» What is being asked:
Give back the full material, exactly as it reads.

===== Dataset extract

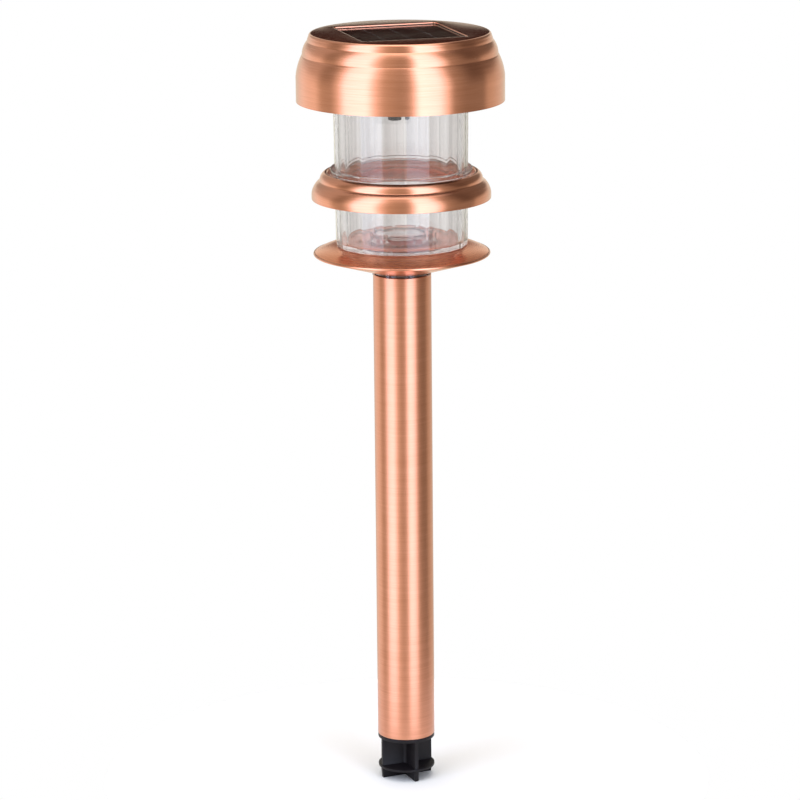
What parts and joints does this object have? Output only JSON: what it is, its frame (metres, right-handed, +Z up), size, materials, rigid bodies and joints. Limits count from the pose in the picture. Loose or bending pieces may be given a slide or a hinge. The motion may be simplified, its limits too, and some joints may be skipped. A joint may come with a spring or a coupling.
{
  "type": "solar garden light",
  "caption": "Solar path light: stepped metal cap with a square panel window, faceted clear lens with a metal ring, saucer, thin pole and a stake stored inside it.",
  "frame": {"origin": "on the pole axis, at the lowest face of the stored stake", "axes": "+Z up along the pole towards the solar panel, -Y the front, +X to the right seen from the front"},
  "size_m": [0.1064, 0.1064, 0.397],
  "materials": {
    "pole_metal": "brushed, copper coloured",
    "cap_metal": "brushed, copper coloured",
    "ring_metal": "brushed, copper coloured",
    "saucer_metal": "brushed, copper coloured",
    "clear_lens": "clear, polished",
    "clear_plug": "clear, moulded",
    "stake_plastic": "moulded black",
    "housing_plastic": "moulded black",
    "door_plastic": "moulded black",
    "knob_plastic": "moulded white",
    "panel_resin": "clear cast resin",
    "cell_silicon": "dark blue silicon",
    "board_laminate": "solder mask",
    "seal_rubber": "black foam",
    "screw_steel": "zinc plated",
    "component_black": "moulded",
    "coil_winding": "enamelled copper",
    "switch_metal": "tinned",
    "lamp_resin": "clear lamp resin",
    "lead_metal": "tinned",
    "cell_wrap": "printed sleeve left plain",
    "contact_metal": "nickel plated",
    "wire_red": "insulated wire"
  },
  "bodies": {
    "pole": {"pole_tube": "pole_metal"},
    "stake": {"ground_stake": "stake_plastic"},
    "lens_head": {"lens": "clear_lens", "middle_ring": "ring_metal", "base_plate": "saucer_metal", "base_bowl": "saucer_metal", "pole_plug": "clear_plug"},
    "cap": {"cap_shell": "cap_metal", "panel_cover": "panel_resin", "solar_cells": "cell_silicon", "panel_board": "board_laminate", "panel_seal": "seal_rubber", "housing_top": "housing_plastic", "housing_base": "housing_plastic", "housing_screws": "screw_steel", "lens_gasket": "seal_rubber", "circuit_board": "board_laminate", "board_screws": "screw_steel", "controller_chip": "component_black", "drive_coil": "coil_winding", "led_lamp": "lamp_resin", "led_leads": "lead_metal", "panel_wires": "wire_red", "switch_case": "switch_metal", "battery_cell": "cell_wrap", "battery_spring": "contact_metal", "battery_contacts": "contact_metal", "battery_wires": "wire_red"},
    "switch": {"switch_knob": "knob_plastic"},
    "door": {"battery_door": "door_plastic"}
  },
  "joints": [
    {"name": "stake_pull", "type": "slide", "parent": "pole", "child": "stake", "axis": [0, 0, -1], "range_m": [0, 0.175]},
    {"name": "head_lift", "type": "slide", "parent": "pole", "child": "lens_head", "axis": [0, 0, 1], "range_m": [0, 0.03]},
    {"name": "cap_twist", "type": "hinge", "parent": "lens_head", "child": "cap", "pos_m": [0, 0, 0.3675], "axis": [0, 0, 1], "range_deg": [0, 20]},
    {"name": "switch_slide", "type": "slide", "parent": "cap", "child": "switch", "axis": [1, 0, 0], "range_m": [0, 0.0024]},
    {"name": "battery_door_swing", "type": "hinge", "parent": "cap", "child": "door", "pos_m": [0, 0.0084, 0.3745], "axis": [-1, 0, 0], "range_deg": [0, 90]}
  ]
}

==========

» Answer to the exercise:
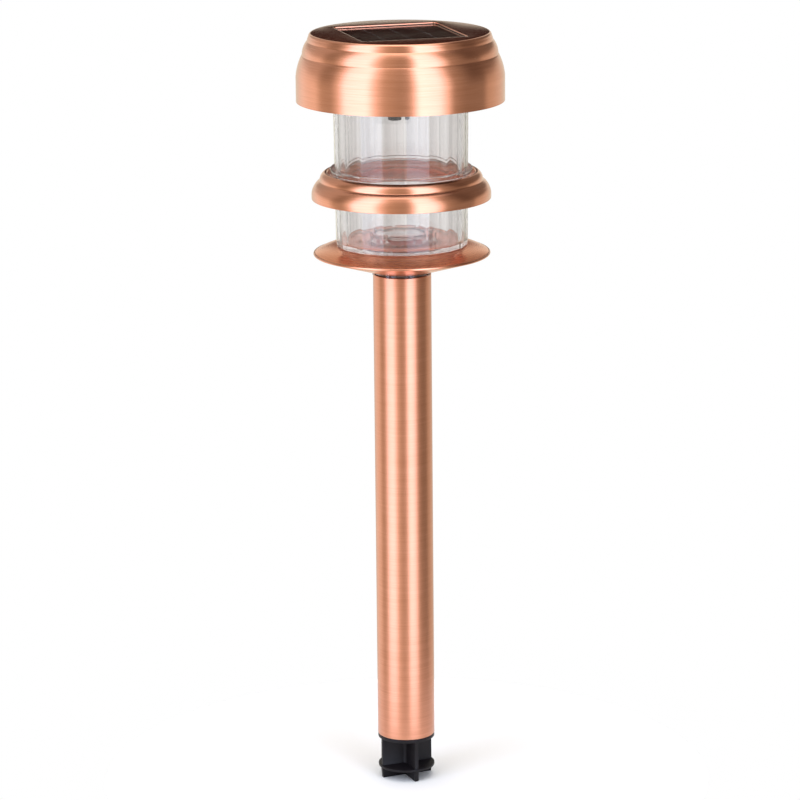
What parts and joints does this object have? Output only JSON: what it is, its frame (metres, right-handed, +Z up), size, materials, rigid bodies and joints. Limits count from the pose in the picture. Loose or bending pieces may be given a slide or a hinge. The motion may be simplified, its limits too, and some joints may be skipped. A joint may come with a spring or a coupling.
{
  "type": "solar garden light",
  "caption": "Solar path light: stepped metal cap with a square panel window, faceted clear lens with a metal ring, saucer, thin pole and a stake stored inside it.",
  "frame": {"origin": "on the pole axis, at the lowest face of the stored stake", "axes": "+Z up along the pole towards the solar panel, -Y the front, +X to the right seen from the front"},
  "size_m": [0.1064, 0.1064, 0.397],
  "materials": {
    "pole_metal": "brushed, copper coloured",
    "cap_metal": "brushed, copper coloured",
    "ring_metal": "brushed, copper coloured",
    "saucer_metal": "brushed, copper coloured",
    "clear_lens": "clear, polished",
    "clear_plug": "clear, moulded",
    "stake_plastic": "moulded black",
    "housing_plastic": "moulded black",
    "door_plastic": "moulded black",
    "knob_plastic": "moulded white",
    "panel_resin": "clear cast resin",
    "cell_silicon": "dark blue silicon",
    "board_laminate": "solder mask",
    "seal_rubber": "black foam",
    "screw_steel": "zinc plated",
    "component_black": "moulded",
    "coil_winding": "enamelled copper",
    "switch_metal": "tinned",
    "lamp_resin": "clear lamp resin",
    "lead_metal": "tinned",
    "cell_wrap": "printed sleeve left plain",
    "contact_metal": "nickel plated",
    "wire_red": "insulated wire"
  },
  "bodies": {
    "pole": {"pole_tube": "pole_metal"},
    "stake": {"ground_stake": "stake_plastic"},
    "lens_head": {"lens": "clear_lens", "middle_ring": "ring_metal", "base_plate": "saucer_metal", "base_bowl": "saucer_metal", "pole_plug": "clear_plug"},
    "cap": {"cap_shell": "cap_metal", "panel_cover": "panel_resin", "solar_cells": "cell_silicon", "panel_board": "board_laminate", "panel_seal": "seal_rubber", "housing_top": "housing_plastic", "housing_base": "housing_plastic", "housing_screws": "screw_steel", "lens_gasket": "seal_rubber", "circuit_board": "board_laminate", "board_screws": "screw_steel", "controller_chip": "component_black", "drive_coil": "coil_winding", "led_lamp": "lamp_resin", "led_leads": "lead_metal", "panel_wires": "wire_red", "switch_case": "switch_metal", "battery_cell": "cell_wrap", "battery_spring": "contact_metal", "battery_contacts": "contact_metal", "battery_wires": "wire_red"},
    "switch": {"switch_knob": "knob_plastic"},
    "door": {"battery_door": "door_plastic"}
  },
  "joints": [
    {"name": "stake_pull", "type": "slide", "parent": "pole", "child": "stake", "axis": [0, 0, -1], "range_m": [0, 0.175]},
    {"name": "head_lift", "type": "slide", "parent": "pole", "child": "lens_head", "axis": [0, 0, 1], "range_m": [0, 0.03]},
    {"name": "cap_twist", "type": "hinge", "parent": "lens_head", "child": "cap", "pos_m": [0, 0, 0.3675], "axis": [0, 0, 1], "range_deg": [0, 20]},
    {"name": "switch_slide", "type": "slide", "parent": "cap", "child": "switch", "axis": [1, 0, 0], "range_m": [0, 0.0024]},
    {"name": "battery_door_swing", "type": "hinge", "parent": "cap", "child": "door", "pos_m": [0, 0.0084, 0.3745], "axis": [-1, 0, 0], "range_deg": [0, 90]}
  ]
}